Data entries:
* * * *

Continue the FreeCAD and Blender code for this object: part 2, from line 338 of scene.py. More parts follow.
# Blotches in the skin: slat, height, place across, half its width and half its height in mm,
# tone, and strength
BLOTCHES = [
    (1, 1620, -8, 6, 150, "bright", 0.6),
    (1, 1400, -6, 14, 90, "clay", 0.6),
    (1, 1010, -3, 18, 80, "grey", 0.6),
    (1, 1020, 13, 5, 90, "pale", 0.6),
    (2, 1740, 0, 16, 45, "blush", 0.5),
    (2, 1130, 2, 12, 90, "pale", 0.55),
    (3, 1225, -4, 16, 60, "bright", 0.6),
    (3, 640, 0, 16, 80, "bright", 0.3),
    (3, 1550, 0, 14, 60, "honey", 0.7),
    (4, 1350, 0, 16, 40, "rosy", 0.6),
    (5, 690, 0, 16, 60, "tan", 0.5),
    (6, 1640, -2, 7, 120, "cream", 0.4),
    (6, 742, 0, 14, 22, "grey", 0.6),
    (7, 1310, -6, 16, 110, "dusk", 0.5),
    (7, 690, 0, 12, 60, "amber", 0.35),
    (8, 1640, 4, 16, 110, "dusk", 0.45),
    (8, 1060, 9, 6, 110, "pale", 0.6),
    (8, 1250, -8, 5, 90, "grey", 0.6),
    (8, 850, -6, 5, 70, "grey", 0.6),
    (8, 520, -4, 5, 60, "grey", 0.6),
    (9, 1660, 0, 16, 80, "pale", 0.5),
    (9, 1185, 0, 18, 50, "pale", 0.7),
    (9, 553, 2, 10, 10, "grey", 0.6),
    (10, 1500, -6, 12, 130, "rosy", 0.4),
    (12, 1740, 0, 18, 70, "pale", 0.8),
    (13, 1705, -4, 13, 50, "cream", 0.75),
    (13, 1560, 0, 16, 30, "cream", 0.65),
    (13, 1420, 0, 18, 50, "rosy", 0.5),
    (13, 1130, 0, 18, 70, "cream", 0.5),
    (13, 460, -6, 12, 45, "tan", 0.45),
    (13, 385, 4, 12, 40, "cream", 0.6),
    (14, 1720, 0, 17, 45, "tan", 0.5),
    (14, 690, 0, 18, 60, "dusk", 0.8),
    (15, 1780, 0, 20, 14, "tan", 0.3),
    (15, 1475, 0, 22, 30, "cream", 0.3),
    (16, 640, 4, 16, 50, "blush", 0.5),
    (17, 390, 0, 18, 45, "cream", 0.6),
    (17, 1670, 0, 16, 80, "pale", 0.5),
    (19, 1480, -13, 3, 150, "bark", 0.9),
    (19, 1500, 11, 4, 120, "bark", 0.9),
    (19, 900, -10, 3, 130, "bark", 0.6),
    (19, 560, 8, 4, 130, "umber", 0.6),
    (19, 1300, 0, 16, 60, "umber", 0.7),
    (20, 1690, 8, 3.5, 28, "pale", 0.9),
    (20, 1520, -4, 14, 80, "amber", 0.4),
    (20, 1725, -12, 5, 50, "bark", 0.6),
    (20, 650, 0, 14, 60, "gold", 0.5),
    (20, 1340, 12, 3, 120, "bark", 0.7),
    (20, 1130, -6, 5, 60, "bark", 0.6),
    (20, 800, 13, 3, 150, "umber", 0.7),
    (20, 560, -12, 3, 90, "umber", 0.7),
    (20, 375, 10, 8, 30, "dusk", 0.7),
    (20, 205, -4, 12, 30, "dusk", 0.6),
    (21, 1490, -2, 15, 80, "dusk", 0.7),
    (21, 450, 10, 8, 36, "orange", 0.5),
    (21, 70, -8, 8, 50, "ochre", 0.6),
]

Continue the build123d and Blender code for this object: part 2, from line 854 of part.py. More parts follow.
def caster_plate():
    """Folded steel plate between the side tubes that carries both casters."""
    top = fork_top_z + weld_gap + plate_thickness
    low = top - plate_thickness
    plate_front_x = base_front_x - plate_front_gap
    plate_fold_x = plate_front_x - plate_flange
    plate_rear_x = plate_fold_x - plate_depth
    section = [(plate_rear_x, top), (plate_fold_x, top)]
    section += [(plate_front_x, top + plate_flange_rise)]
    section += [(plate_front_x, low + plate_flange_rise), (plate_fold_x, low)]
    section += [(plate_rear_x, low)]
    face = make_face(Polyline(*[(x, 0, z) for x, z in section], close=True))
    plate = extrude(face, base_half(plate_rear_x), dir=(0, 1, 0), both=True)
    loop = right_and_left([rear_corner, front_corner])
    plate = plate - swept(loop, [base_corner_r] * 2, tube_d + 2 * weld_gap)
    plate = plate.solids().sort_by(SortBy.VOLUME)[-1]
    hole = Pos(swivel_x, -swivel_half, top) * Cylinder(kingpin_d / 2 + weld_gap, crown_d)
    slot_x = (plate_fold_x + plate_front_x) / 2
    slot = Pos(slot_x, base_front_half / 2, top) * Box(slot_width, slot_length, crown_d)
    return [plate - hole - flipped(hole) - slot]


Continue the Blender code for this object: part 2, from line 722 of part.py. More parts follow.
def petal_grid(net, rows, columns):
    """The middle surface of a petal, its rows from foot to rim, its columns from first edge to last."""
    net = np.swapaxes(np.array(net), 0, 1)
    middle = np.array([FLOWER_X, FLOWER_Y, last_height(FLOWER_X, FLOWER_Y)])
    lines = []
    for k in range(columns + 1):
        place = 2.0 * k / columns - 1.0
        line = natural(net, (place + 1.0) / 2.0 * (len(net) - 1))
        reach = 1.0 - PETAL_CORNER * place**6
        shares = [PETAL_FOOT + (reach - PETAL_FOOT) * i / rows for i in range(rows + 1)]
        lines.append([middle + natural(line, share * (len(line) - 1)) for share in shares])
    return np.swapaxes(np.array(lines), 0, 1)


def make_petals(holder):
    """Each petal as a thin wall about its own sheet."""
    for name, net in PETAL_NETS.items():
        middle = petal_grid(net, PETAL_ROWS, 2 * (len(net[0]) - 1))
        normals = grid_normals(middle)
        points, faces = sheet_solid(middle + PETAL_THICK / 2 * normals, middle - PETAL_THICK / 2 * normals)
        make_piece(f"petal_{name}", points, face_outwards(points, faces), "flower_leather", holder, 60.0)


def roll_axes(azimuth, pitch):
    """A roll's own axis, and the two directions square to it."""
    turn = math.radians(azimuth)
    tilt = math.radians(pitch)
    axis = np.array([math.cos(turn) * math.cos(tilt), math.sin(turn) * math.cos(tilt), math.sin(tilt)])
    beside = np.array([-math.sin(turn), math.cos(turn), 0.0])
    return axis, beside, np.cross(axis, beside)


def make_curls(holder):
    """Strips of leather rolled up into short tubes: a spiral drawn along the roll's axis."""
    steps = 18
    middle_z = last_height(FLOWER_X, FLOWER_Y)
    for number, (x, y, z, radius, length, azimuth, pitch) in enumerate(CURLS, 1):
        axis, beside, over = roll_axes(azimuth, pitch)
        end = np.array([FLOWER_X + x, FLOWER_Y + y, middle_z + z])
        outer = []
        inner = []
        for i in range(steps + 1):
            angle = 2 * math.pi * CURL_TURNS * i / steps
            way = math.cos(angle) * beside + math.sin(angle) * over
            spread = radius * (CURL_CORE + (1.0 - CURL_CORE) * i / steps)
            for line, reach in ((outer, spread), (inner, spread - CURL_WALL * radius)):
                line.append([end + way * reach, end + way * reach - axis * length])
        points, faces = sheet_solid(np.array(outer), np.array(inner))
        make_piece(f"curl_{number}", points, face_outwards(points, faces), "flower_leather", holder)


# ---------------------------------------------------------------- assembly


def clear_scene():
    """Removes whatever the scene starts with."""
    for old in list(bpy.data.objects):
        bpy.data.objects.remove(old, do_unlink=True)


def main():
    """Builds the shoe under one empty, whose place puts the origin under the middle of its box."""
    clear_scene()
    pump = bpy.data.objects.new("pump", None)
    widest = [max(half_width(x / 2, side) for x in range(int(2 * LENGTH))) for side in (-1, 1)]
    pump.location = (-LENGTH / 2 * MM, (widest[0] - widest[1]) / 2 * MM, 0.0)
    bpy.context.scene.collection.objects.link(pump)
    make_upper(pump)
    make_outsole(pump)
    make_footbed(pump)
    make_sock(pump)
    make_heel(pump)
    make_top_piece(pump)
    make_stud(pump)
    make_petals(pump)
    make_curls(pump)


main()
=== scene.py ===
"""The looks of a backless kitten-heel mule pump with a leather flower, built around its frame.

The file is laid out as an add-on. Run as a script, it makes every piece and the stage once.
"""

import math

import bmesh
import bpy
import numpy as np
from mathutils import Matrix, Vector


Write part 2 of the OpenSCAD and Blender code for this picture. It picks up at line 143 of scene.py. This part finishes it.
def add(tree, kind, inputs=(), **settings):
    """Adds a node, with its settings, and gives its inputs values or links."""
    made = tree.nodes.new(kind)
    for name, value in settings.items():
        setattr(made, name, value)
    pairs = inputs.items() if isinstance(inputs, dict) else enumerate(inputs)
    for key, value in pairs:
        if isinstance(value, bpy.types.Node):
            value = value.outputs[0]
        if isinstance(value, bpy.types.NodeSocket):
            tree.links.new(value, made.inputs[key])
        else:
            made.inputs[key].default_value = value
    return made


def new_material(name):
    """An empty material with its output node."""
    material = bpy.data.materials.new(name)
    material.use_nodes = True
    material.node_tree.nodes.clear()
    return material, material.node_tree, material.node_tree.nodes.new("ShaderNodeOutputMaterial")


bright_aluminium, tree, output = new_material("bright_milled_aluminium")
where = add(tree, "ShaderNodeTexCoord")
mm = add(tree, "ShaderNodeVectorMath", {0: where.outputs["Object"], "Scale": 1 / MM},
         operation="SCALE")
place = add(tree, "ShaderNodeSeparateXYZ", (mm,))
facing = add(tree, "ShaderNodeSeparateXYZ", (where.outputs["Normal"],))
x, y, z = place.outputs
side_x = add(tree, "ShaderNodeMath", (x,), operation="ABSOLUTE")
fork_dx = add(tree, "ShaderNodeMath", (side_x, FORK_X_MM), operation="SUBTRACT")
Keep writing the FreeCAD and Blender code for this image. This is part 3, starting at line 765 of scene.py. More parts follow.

* * * *

» DIRECTION
Transcribe the lines beginning at the one that contains "make_heel(pump)" and ending at the one that contains "from mathutils import Matrix, Vector", with nothing added or left out.

» RESULT OF THE TASK
    make_heel(pump)
    make_top_piece(pump)
    make_stud(pump)
    make_petals(pump)
    make_curls(pump)


main()
=== scene.py ===
"""The looks of a backless kitten-heel mule pump with a leather flower, built around its frame.

The file is laid out as an add-on. Run as a script, it makes every piece and the stage once.
"""

import math

import bmesh
import bpy
import numpy as np
from mathutils import Matrix, Vector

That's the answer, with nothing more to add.